§ INSTRUCTIONS FOR THE TASK
Extract the listing in its entirety, keeping each line identical to the original.

= = =

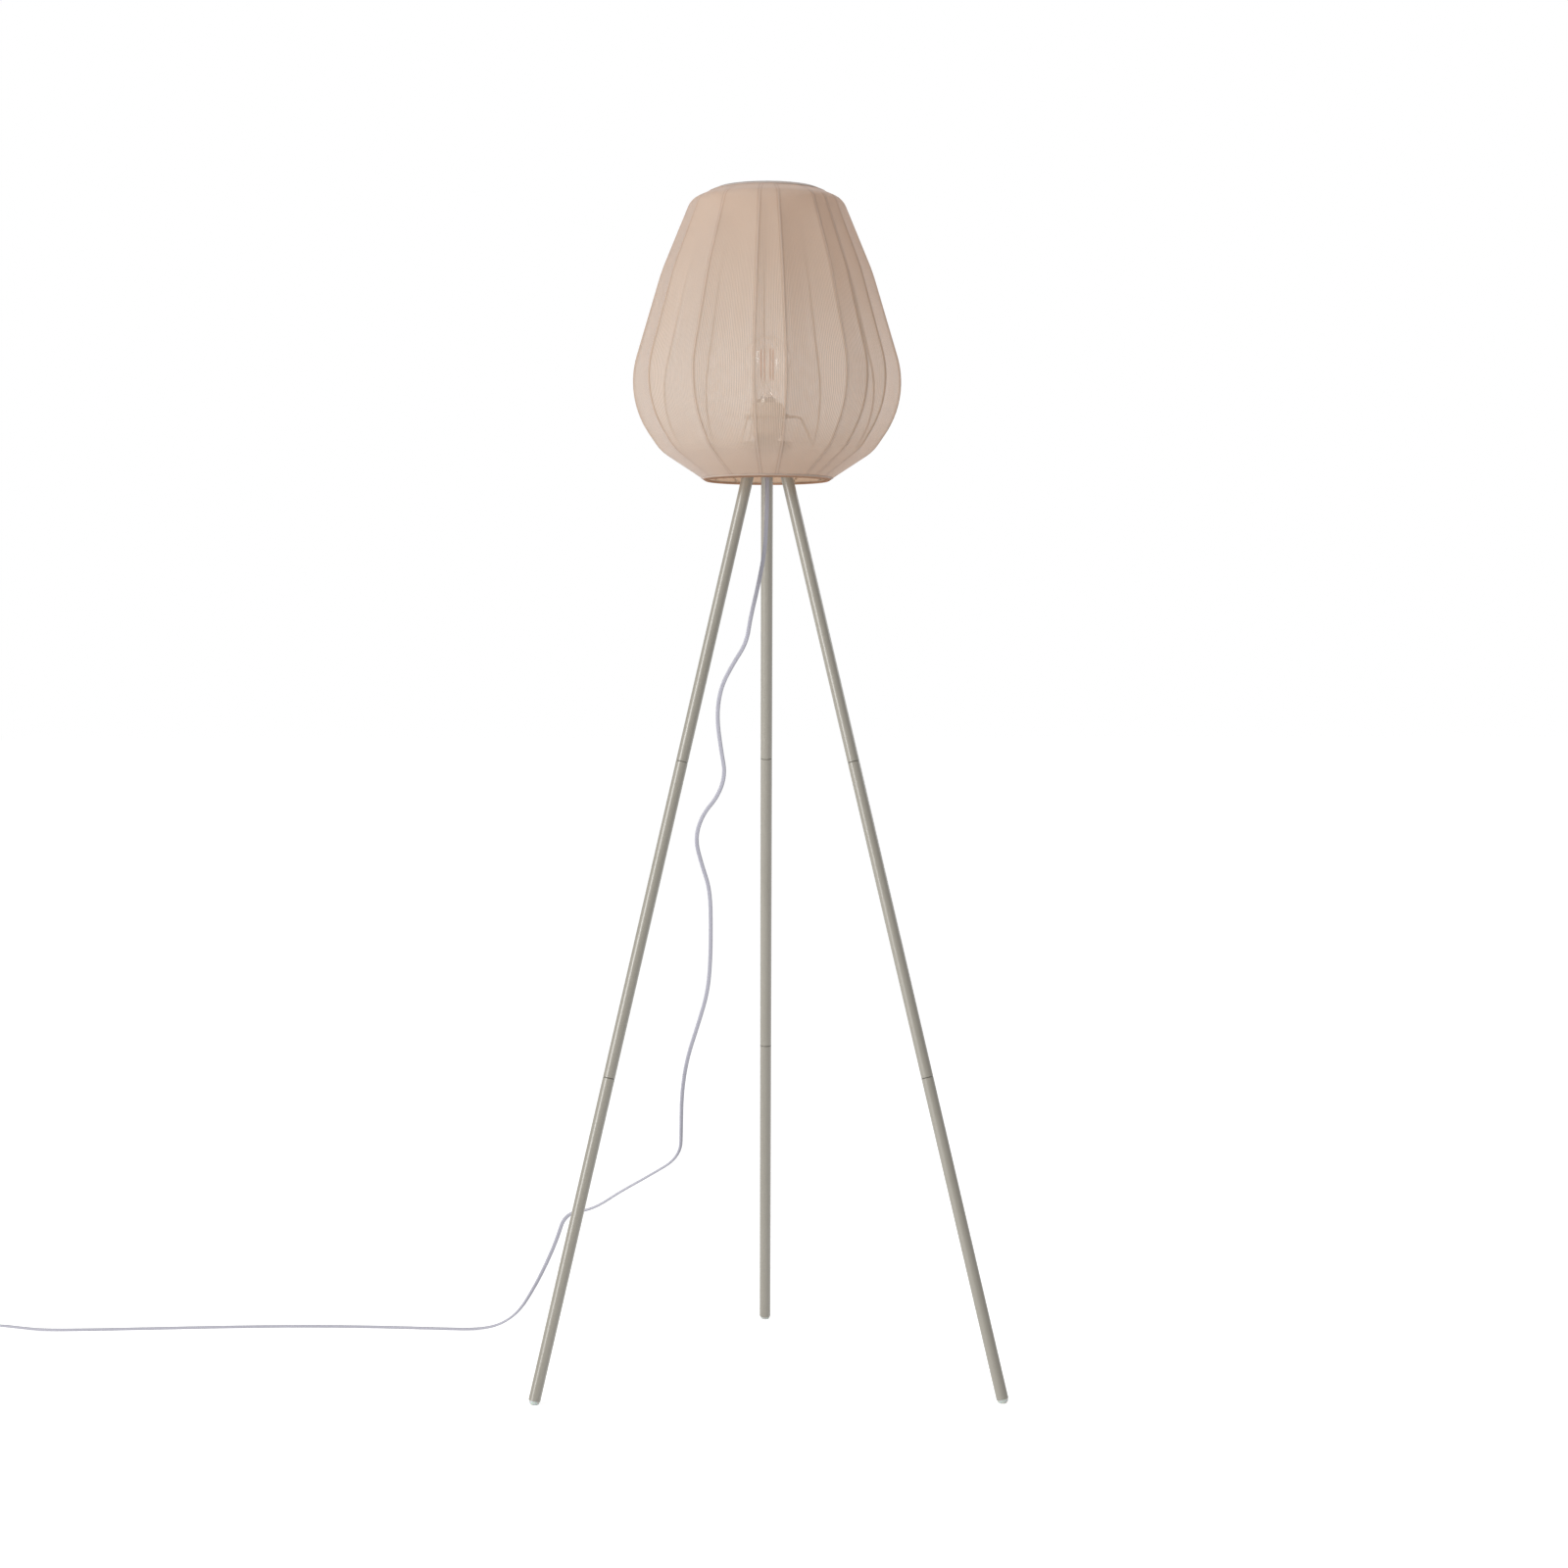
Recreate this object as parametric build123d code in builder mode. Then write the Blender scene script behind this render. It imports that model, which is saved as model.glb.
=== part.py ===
"""A floor lamp: three screwed tube legs, a lampholder with its bulb, and a sheer fabric shade on wire ribs.

Millimetres, +Z up. The front of the lamp faces -Y. The origin is on the floor, in the middle of the
lamp's own box, so the lamp's upright axis stands a quarter of the foot circle in front of it.
"""

import os
from math import acos, cos, pi, radians, sin, sqrt, tan

from build123d import *

os.makedirs("parts", exist_ok=True)

# Legs
LEG_ANGLES = {"left": -60, "right": 60, "back": 180}  # from the front, seen from above
LEG_LEAN = 14.9  # degrees from upright
LEG_CIRCLE = 20.06  # where the legs' axes end, under the hub
FOOT_RISE = 4.6  # from the floor to the lowest tube, along the leg
TUBE_LENGTH = 400
TUBE_DIAMETER = 15
TUBE_WALL = 1.2
TUBE_CHAMFER = 0.6
TUBES = ("lower", "middle", "upper")
STUD_DIAMETER = 8
STUD_REACH = 15  # how far a stud goes into the insert above it
STUD_IN_HUB = 9
INSERT_LENGTH = 18
INSERT_RECESS = 0.5
PLUG_LENGTH = 20  # the part of a joint stud that is pressed into the tube below it
GLIDE_SPIGOT = 12
GLIDE_DOME = 6.0  # how far the glide's dome bulges, before it is cut flat on the floor
DOME_KNEE = (0.78, 0.62)  # a point on the dome's curve, as shares of its radius and its bulge

# Hub
HUB_RADIUS = 31
HUB_THICKNESS = 10
HUB_EDGE = 2.5
HUB_CLEARANCE = 1.5  # from the highest tube corner to the disc
BOSS_MARGIN = 1.5  # how far a leg's boss stands out round its tube
NIPPLE_DIAMETER = 10
NIPPLE_BORE = 7.6
NIPPLE_BELOW = 14  # how far the nipple hangs below the hub
NIPPLE_IN_CAP = 6
NUT_FLATS = 14
NUT_THICKNESS = 4
WASHER_DIAMETER = 17
WASHER_THICKNESS = 1.2
GRIP_DIAMETER = 14
GRIP_TIP = 9
GRIP_LENGTH = 26

# Lampholder
HOLDER_RADIUS = 19.8
HOLDER_WALL = 2.8
CAP_HEIGHT = 18
CAP_FOOT_RADIUS = 12
CAP_SHOULDER = 9
CAP_FLOOR = 4
SHELL_HEIGHT = 29
FLANGE_RADIUS = 24
FLANGE_RISE = 9.5
FLANGE_THICKNESS = 1.6
CORE_FLOOR = 5
CORE_HEIGHT = 26
SOCKET_RADIUS = 13.4  # inside the screw shell
SOCKET_WALL = 0.6
SOCKET_RECESS = 1.0
TONGUE_RISE = 2.2
TONGUE_FOOT = 3  # how far the tongue's flat foot runs past the contact
WIRE_RISE = 1.6  # how far the wires stand upright before they spread
WIRE_BEND = 1.2
TERMINAL_SPACING = 18
TERMINAL_RADIUS = 2.0
TERMINAL_HEAD = 3.2
RING_NUT_HEIGHT = 10
RING_NUT_RADIUS = 27
RING_NUT_LIP = 2.5
RING_NUT_WALL = 2.8
RING_NUT_TEETH = 24
THREAD_PLAY = 0.15
SEAT_GAP = 0.1

# Bulb
BULB_RADIUS = 30
BULB_LENGTH = 106
BULB_CAP_RADIUS = 13.1
BULB_CAP_RISE = 3.2  # from the contact's tip to the threaded cap
BULB_CAP_HEIGHT = 23.8
BULB_CAP_WALL = 0.4
BULB_NECK_RADIUS = 12.6
GLASS_WALL = 0.8
CONTACT_RADIUS = 4.6
FILAMENTS = 4
FILAMENT_LENGTH = 38
FILAMENT_DIAMETER = 1.8
FILAMENT_CIRCLE = 8.5
FILAMENT_START = 24  # degrees from the front to the first filament
WAIST = (1.6, 14)  # how far the glass has swelled, and how far over the cap
NECK_STRAIGHT = 2  # the upright part of the glass's neck over the cap
BALL_START = 32  # degrees below the ball's middle where the glass becomes a ball
STEM_RADIUS = 8
STEM_TIP = 2.4
STEM_HEIGHT = 26
STEM_WAIST = 0.7  # the share of the stem's height where it has narrowed to its tip
STEM_ARM = 3  # how far below the tip the filaments' arms leave
ARM_BEND = 2

# Shade
RING_WIRE = 3.0
RIB_WIRE = 2.4
RIB_ANGLES = (-152, -128, -89, -61, -33, -6, 7.5, 35, 46.5, 60, 90, 124, 155, 181)
WELD_GAP = 0.1
BOTTOM_RING_RADIUS = 76.8
TOP_RING_RADIUS = 63.0
SHADE_HEIGHT = 361.0  # from the bottom ring to the top ring, which the ribs' corners have shares of
RIB_CORNERS = ((132.5, 0.10083), (177.4, 0.28449), (131.0, 0.71773), (94.8, 0.96094))  # radius, share
RIB_BENDS = (0.14294, 0.31634, 0.69529, 0.04626)  # the radius of the bend at each corner, as a share too
SPIDER_ANGLES = (85, -35, -155)
SPIDER_DROP = 77.4  # from the spider's plate down to the bottom ring
SPIDER_WIRE = 3.0
SPIDER_ELBOW = 42  # how far out the arms run level
SPIDER_BEND = 9
PLATE_WIDTH = 9
PLATE_THICKNESS = 1.5
FABRIC = 0.6
FABRIC_GAP = 0.3
FABRIC_SAG = 0.2  # how far the cloth's straight rows may cut across a bend of the ribs
CHORD_STEPS = 3  # straight pieces of cloth between two ribs
CHORD_FADE = 48  # how far from a ring the cloth turns from round to flat panels
HEM_WIDTH = 6
HEM_THICKNESS = 0.6
HEM_GAP = 0.25
HEM_FLAP = 0.4  # how far the hem comes up the inside of its ring, past the wire's middle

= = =

§ SOLUTION TO THE EXERCISE
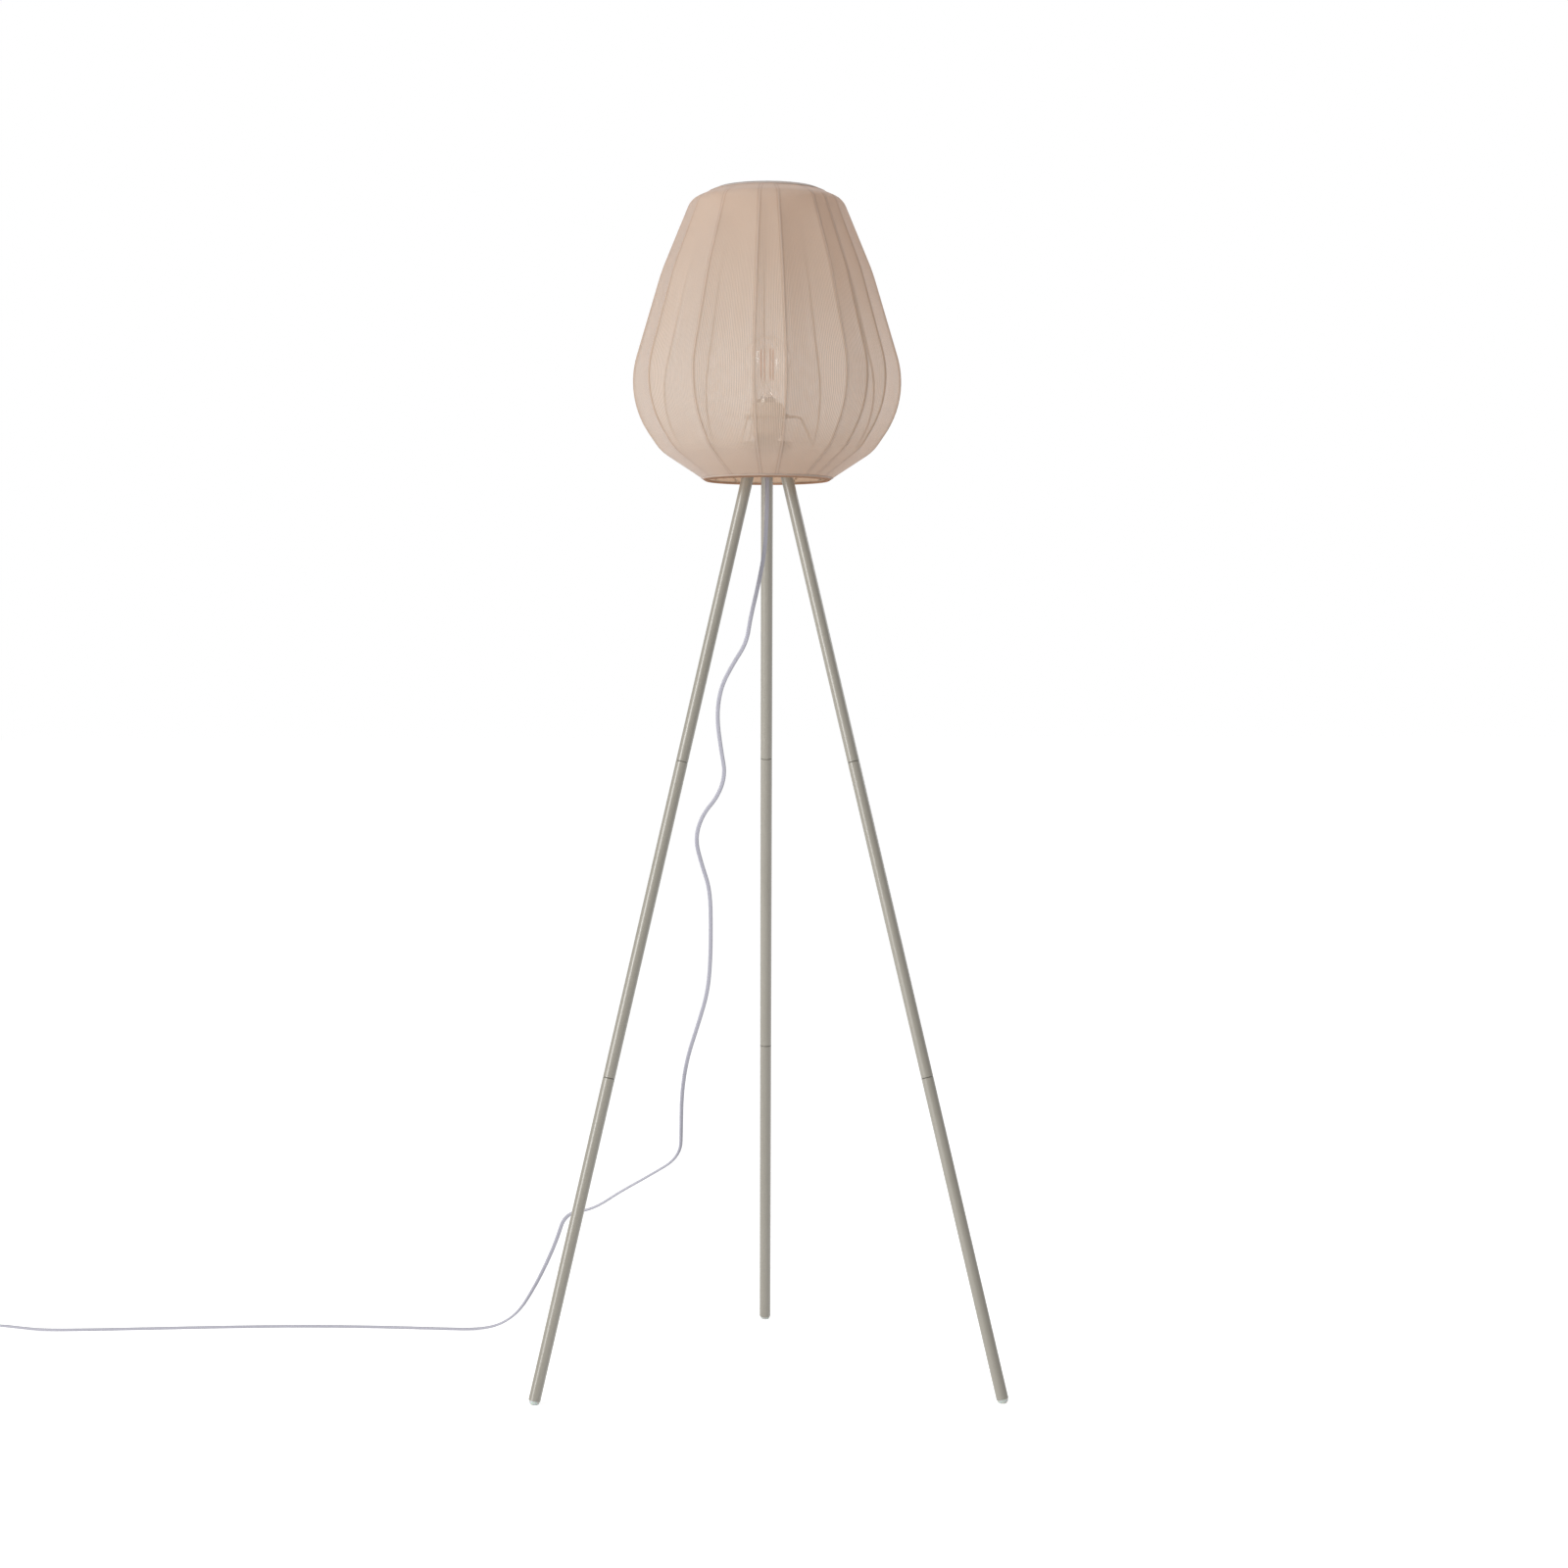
Recreate this object as parametric build123d code in builder mode. Then write the Blender scene script behind this render. It imports that model, which is saved as model.glb.
=== part.py ===
"""A floor lamp: three screwed tube legs, a lampholder with its bulb, and a sheer fabric shade on wire ribs.

Millimetres, +Z up. The front of the lamp faces -Y. The origin is on the floor, in the middle of the
lamp's own box, so the lamp's upright axis stands a quarter of the foot circle in front of it.
"""

import os
from math import acos, cos, pi, radians, sin, sqrt, tan

from build123d import *

os.makedirs("parts", exist_ok=True)

# Legs
LEG_ANGLES = {"left": -60, "right": 60, "back": 180}  # from the front, seen from above
LEG_LEAN = 14.9  # degrees from upright
LEG_CIRCLE = 20.06  # where the legs' axes end, under the hub
FOOT_RISE = 4.6  # from the floor to the lowest tube, along the leg
TUBE_LENGTH = 400
TUBE_DIAMETER = 15
TUBE_WALL = 1.2
TUBE_CHAMFER = 0.6
TUBES = ("lower", "middle", "upper")
STUD_DIAMETER = 8
STUD_REACH = 15  # how far a stud goes into the insert above it
STUD_IN_HUB = 9
INSERT_LENGTH = 18
INSERT_RECESS = 0.5
PLUG_LENGTH = 20  # the part of a joint stud that is pressed into the tube below it
GLIDE_SPIGOT = 12
GLIDE_DOME = 6.0  # how far the glide's dome bulges, before it is cut flat on the floor
DOME_KNEE = (0.78, 0.62)  # a point on the dome's curve, as shares of its radius and its bulge

# Hub
HUB_RADIUS = 31
HUB_THICKNESS = 10
HUB_EDGE = 2.5
HUB_CLEARANCE = 1.5  # from the highest tube corner to the disc
BOSS_MARGIN = 1.5  # how far a leg's boss stands out round its tube
NIPPLE_DIAMETER = 10
NIPPLE_BORE = 7.6
NIPPLE_BELOW = 14  # how far the nipple hangs below the hub
NIPPLE_IN_CAP = 6
NUT_FLATS = 14
NUT_THICKNESS = 4
WASHER_DIAMETER = 17
WASHER_THICKNESS = 1.2
GRIP_DIAMETER = 14
GRIP_TIP = 9
GRIP_LENGTH = 26

# Lampholder
HOLDER_RADIUS = 19.8
HOLDER_WALL = 2.8
CAP_HEIGHT = 18
CAP_FOOT_RADIUS = 12
CAP_SHOULDER = 9
CAP_FLOOR = 4
SHELL_HEIGHT = 29
FLANGE_RADIUS = 24
FLANGE_RISE = 9.5
FLANGE_THICKNESS = 1.6
CORE_FLOOR = 5
CORE_HEIGHT = 26
SOCKET_RADIUS = 13.4  # inside the screw shell
SOCKET_WALL = 0.6
SOCKET_RECESS = 1.0
TONGUE_RISE = 2.2
TONGUE_FOOT = 3  # how far the tongue's flat foot runs past the contact
WIRE_RISE = 1.6  # how far the wires stand upright before they spread
WIRE_BEND = 1.2
TERMINAL_SPACING = 18
TERMINAL_RADIUS = 2.0
TERMINAL_HEAD = 3.2
RING_NUT_HEIGHT = 10
RING_NUT_RADIUS = 27
RING_NUT_LIP = 2.5
RING_NUT_WALL = 2.8
RING_NUT_TEETH = 24
THREAD_PLAY = 0.15
SEAT_GAP = 0.1

# Bulb
BULB_RADIUS = 30
BULB_LENGTH = 106
BULB_CAP_RADIUS = 13.1
BULB_CAP_RISE = 3.2  # from the contact's tip to the threaded cap
BULB_CAP_HEIGHT = 23.8
BULB_CAP_WALL = 0.4
BULB_NECK_RADIUS = 12.6
GLASS_WALL = 0.8
CONTACT_RADIUS = 4.6
FILAMENTS = 4
FILAMENT_LENGTH = 38
FILAMENT_DIAMETER = 1.8
FILAMENT_CIRCLE = 8.5
FILAMENT_START = 24  # degrees from the front to the first filament
WAIST = (1.6, 14)  # how far the glass has swelled, and how far over the cap
NECK_STRAIGHT = 2  # the upright part of the glass's neck over the cap
BALL_START = 32  # degrees below the ball's middle where the glass becomes a ball
STEM_RADIUS = 8
STEM_TIP = 2.4
STEM_HEIGHT = 26
STEM_WAIST = 0.7  # the share of the stem's height where it has narrowed to its tip
STEM_ARM = 3  # how far below the tip the filaments' arms leave
ARM_BEND = 2

# Shade
RING_WIRE = 3.0
RIB_WIRE = 2.4
RIB_ANGLES = (-152, -128, -89, -61, -33, -6, 7.5, 35, 46.5, 60, 90, 124, 155, 181)
WELD_GAP = 0.1
BOTTOM_RING_RADIUS = 76.8
TOP_RING_RADIUS = 63.0
SHADE_HEIGHT = 361.0  # from the bottom ring to the top ring, which the ribs' corners have shares of
RIB_CORNERS = ((132.5, 0.10083), (177.4, 0.28449), (131.0, 0.71773), (94.8, 0.96094))  # radius, share
RIB_BENDS = (0.14294, 0.31634, 0.69529, 0.04626)  # the radius of the bend at each corner, as a share too
SPIDER_ANGLES = (85, -35, -155)
SPIDER_DROP = 77.4  # from the spider's plate down to the bottom ring
SPIDER_WIRE = 3.0
SPIDER_ELBOW = 42  # how far out the arms run level
SPIDER_BEND = 9
PLATE_WIDTH = 9
PLATE_THICKNESS = 1.5
FABRIC = 0.6
FABRIC_GAP = 0.3
FABRIC_SAG = 0.2  # how far the cloth's straight rows may cut across a bend of the ribs
CHORD_STEPS = 3  # straight pieces of cloth between two ribs
CHORD_FADE = 48  # how far from a ring the cloth turns from round to flat panels
HEM_WIDTH = 6
HEM_THICKNESS = 0.6
HEM_GAP = 0.25
HEM_FLAP = 0.4  # how far the hem comes up the inside of its ring, past the wire's middle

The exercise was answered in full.